### [Required task]
Write the data out again, exactly as given.
[START Given data]
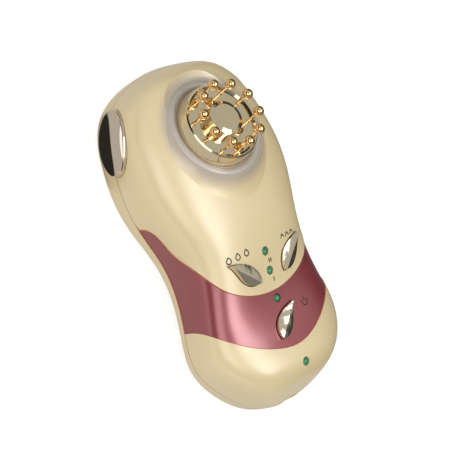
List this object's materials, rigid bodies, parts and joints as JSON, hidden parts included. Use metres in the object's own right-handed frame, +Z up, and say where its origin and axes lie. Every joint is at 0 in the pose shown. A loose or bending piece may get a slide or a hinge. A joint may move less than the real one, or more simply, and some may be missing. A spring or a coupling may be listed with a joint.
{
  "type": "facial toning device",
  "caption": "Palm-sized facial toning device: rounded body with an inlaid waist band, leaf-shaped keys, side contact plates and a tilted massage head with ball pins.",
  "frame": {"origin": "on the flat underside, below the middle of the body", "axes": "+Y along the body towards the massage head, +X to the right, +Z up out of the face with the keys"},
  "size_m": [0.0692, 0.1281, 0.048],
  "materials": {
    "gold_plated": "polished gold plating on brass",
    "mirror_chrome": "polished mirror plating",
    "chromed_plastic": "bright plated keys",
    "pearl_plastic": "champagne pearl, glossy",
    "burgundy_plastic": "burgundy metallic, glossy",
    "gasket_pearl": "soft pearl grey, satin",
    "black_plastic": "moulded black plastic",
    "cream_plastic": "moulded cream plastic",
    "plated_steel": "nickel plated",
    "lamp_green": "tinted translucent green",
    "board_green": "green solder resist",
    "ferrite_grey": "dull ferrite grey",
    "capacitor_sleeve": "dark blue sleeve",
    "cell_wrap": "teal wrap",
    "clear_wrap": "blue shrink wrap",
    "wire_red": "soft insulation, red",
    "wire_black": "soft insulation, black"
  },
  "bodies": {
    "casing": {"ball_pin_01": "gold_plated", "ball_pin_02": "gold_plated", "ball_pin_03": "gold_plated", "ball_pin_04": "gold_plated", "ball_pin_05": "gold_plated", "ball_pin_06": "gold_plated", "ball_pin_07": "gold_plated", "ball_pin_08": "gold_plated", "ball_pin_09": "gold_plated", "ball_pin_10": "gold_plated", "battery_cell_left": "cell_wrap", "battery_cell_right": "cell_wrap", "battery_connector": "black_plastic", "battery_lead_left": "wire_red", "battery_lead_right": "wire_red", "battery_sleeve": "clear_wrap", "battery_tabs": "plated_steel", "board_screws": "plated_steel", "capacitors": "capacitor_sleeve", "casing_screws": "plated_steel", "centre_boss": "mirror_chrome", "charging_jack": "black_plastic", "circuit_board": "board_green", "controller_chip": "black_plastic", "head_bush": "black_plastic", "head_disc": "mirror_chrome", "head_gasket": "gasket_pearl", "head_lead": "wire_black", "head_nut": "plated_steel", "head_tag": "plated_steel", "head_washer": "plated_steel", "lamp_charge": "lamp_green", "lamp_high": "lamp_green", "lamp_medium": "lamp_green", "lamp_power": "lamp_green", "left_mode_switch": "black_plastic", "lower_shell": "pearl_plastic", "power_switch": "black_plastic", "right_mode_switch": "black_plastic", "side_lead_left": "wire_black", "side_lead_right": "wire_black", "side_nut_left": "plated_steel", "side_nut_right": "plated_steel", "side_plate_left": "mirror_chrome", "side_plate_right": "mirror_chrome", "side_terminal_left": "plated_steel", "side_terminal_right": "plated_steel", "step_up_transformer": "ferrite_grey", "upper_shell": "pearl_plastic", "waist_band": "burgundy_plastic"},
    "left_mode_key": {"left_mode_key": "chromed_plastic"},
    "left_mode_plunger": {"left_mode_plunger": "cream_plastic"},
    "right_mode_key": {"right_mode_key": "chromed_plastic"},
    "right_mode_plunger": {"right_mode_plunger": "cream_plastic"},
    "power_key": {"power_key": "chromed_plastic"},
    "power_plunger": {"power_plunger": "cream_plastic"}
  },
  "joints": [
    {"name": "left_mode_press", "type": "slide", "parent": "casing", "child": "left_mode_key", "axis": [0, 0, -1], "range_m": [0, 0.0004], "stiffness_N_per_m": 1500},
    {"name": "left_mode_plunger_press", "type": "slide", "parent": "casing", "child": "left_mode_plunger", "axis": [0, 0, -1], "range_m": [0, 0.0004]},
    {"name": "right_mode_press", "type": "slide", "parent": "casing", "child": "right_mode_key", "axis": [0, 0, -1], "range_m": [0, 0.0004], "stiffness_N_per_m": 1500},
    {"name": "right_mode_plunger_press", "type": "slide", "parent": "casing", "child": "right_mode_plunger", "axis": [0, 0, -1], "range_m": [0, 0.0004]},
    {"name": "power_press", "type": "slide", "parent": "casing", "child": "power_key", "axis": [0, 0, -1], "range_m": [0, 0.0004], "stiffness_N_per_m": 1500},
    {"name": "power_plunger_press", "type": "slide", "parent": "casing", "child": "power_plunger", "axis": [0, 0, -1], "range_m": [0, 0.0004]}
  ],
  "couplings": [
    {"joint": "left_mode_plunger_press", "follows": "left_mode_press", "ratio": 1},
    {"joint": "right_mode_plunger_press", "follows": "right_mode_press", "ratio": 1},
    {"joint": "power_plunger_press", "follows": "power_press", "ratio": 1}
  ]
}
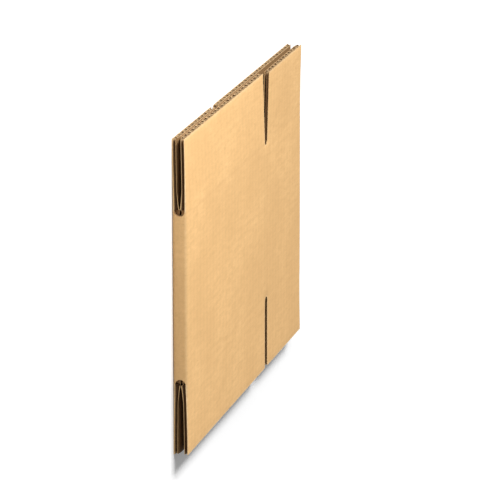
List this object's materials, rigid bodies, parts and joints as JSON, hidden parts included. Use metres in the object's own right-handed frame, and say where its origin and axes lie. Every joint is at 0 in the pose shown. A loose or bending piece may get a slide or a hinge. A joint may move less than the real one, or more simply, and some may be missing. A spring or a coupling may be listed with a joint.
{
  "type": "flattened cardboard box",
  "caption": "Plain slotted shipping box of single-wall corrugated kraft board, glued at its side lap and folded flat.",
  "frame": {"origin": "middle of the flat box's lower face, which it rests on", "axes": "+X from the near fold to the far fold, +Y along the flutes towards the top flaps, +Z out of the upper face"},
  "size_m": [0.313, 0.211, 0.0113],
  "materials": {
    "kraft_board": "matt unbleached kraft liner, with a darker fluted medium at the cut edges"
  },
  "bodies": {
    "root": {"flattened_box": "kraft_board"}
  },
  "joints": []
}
[END Given data]
### [Exercise response]
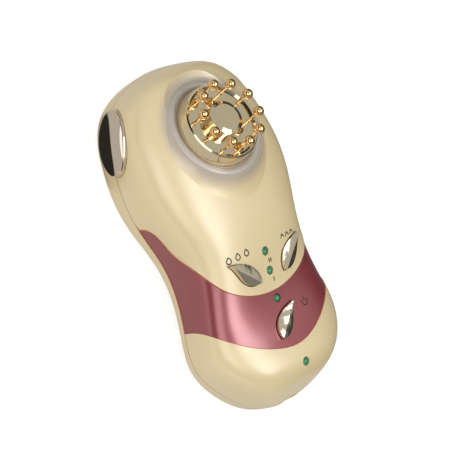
List this object's materials, rigid bodies, parts and joints as JSON, hidden parts included. Use metres in the object's own right-handed frame, +Z up, and say where its origin and axes lie. Every joint is at 0 in the pose shown. A loose or bending piece may get a slide or a hinge. A joint may move less than the real one, or more simply, and some may be missing. A spring or a coupling may be listed with a joint.
{
  "type": "facial toning device",
  "caption": "Palm-sized facial toning device: rounded body with an inlaid waist band, leaf-shaped keys, side contact plates and a tilted massage head with ball pins.",
  "frame": {"origin": "on the flat underside, below the middle of the body", "axes": "+Y along the body towards the massage head, +X to the right, +Z up out of the face with the keys"},
  "size_m": [0.0692, 0.1281, 0.048],
  "materials": {
    "gold_plated": "polished gold plating on brass",
    "mirror_chrome": "polished mirror plating",
    "chromed_plastic": "bright plated keys",
    "pearl_plastic": "champagne pearl, glossy",
    "burgundy_plastic": "burgundy metallic, glossy",
    "gasket_pearl": "soft pearl grey, satin",
    "black_plastic": "moulded black plastic",
    "cream_plastic": "moulded cream plastic",
    "plated_steel": "nickel plated",
    "lamp_green": "tinted translucent green",
    "board_green": "green solder resist",
    "ferrite_grey": "dull ferrite grey",
    "capacitor_sleeve": "dark blue sleeve",
    "cell_wrap": "teal wrap",
    "clear_wrap": "blue shrink wrap",
    "wire_red": "soft insulation, red",
    "wire_black": "soft insulation, black"
  },
  "bodies": {
    "casing": {"ball_pin_01": "gold_plated", "ball_pin_02": "gold_plated", "ball_pin_03": "gold_plated", "ball_pin_04": "gold_plated", "ball_pin_05": "gold_plated", "ball_pin_06": "gold_plated", "ball_pin_07": "gold_plated", "ball_pin_08": "gold_plated", "ball_pin_09": "gold_plated", "ball_pin_10": "gold_plated", "battery_cell_left": "cell_wrap", "battery_cell_right": "cell_wrap", "battery_connector": "black_plastic", "battery_lead_left": "wire_red", "battery_lead_right": "wire_red", "battery_sleeve": "clear_wrap", "battery_tabs": "plated_steel", "board_screws": "plated_steel", "capacitors": "capacitor_sleeve", "casing_screws": "plated_steel", "centre_boss": "mirror_chrome", "charging_jack": "black_plastic", "circuit_board": "board_green", "controller_chip": "black_plastic", "head_bush": "black_plastic", "head_disc": "mirror_chrome", "head_gasket": "gasket_pearl", "head_lead": "wire_black", "head_nut": "plated_steel", "head_tag": "plated_steel", "head_washer": "plated_steel", "lamp_charge": "lamp_green", "lamp_high": "lamp_green", "lamp_medium": "lamp_green", "lamp_power": "lamp_green", "left_mode_switch": "black_plastic", "lower_shell": "pearl_plastic", "power_switch": "black_plastic", "right_mode_switch": "black_plastic", "side_lead_left": "wire_black", "side_lead_right": "wire_black", "side_nut_left": "plated_steel", "side_nut_right": "plated_steel", "side_plate_left": "mirror_chrome", "side_plate_right": "mirror_chrome", "side_terminal_left": "plated_steel", "side_terminal_right": "plated_steel", "step_up_transformer": "ferrite_grey", "upper_shell": "pearl_plastic", "waist_band": "burgundy_plastic"},
    "left_mode_key": {"left_mode_key": "chromed_plastic"},
    "left_mode_plunger": {"left_mode_plunger": "cream_plastic"},
    "right_mode_key": {"right_mode_key": "chromed_plastic"},
    "right_mode_plunger": {"right_mode_plunger": "cream_plastic"},
    "power_key": {"power_key": "chromed_plastic"},
    "power_plunger": {"power_plunger": "cream_plastic"}
  },
  "joints": [
    {"name": "left_mode_press", "type": "slide", "parent": "casing", "child": "left_mode_key", "axis": [0, 0, -1], "range_m": [0, 0.0004], "stiffness_N_per_m": 1500},
    {"name": "left_mode_plunger_press", "type": "slide", "parent": "casing", "child": "left_mode_plunger", "axis": [0, 0, -1], "range_m": [0, 0.0004]},
    {"name": "right_mode_press", "type": "slide", "parent": "casing", "child": "right_mode_key", "axis": [0, 0, -1], "range_m": [0, 0.0004], "stiffness_N_per_m": 1500},
    {"name": "right_mode_plunger_press", "type": "slide", "parent": "casing", "child": "right_mode_plunger", "axis": [0, 0, -1], "range_m": [0, 0.0004]},
    {"name": "power_press", "type": "slide", "parent": "casing", "child": "power_key", "axis": [0, 0, -1], "range_m": [0, 0.0004], "stiffness_N_per_m": 1500},
    {"name": "power_plunger_press", "type": "slide", "parent": "casing", "child": "power_plunger", "axis": [0, 0, -1], "range_m": [0, 0.0004]}
  ],
  "couplings": [
    {"joint": "left_mode_plunger_press", "follows": "left_mode_press", "ratio": 1},
    {"joint": "right_mode_plunger_press", "follows": "right_mode_press", "ratio": 1},
    {"joint": "power_plunger_press", "follows": "power_press", "ratio": 1}
  ]
}
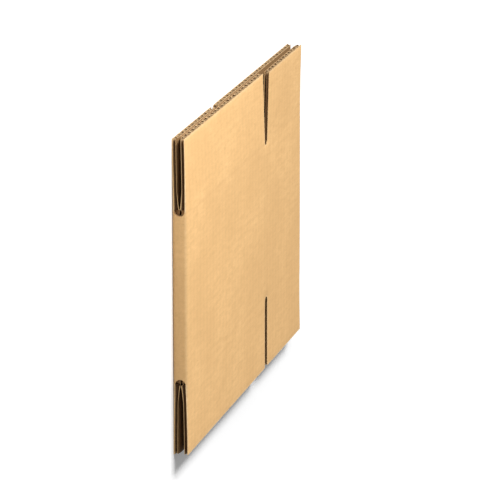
List this object's materials, rigid bodies, parts and joints as JSON, hidden parts included. Use metres in the object's own right-handed frame, and say where its origin and axes lie. Every joint is at 0 in the pose shown. A loose or bending piece may get a slide or a hinge. A joint may move less than the real one, or more simply, and some may be missing. A spring or a coupling may be listed with a joint.
{
  "type": "flattened cardboard box",
  "caption": "Plain slotted shipping box of single-wall corrugated kraft board, glued at its side lap and folded flat.",
  "frame": {"origin": "middle of the flat box's lower face, which it rests on", "axes": "+X from the near fold to the far fold, +Y along the flutes towards the top flaps, +Z out of the upper face"},
  "size_m": [0.313, 0.211, 0.0113],
  "materials": {
    "kraft_board": "matt unbleached kraft liner, with a darker fluted medium at the cut edges"
  },
  "bodies": {
    "root": {"flattened_box": "kraft_board"}
  },
  "joints": []
}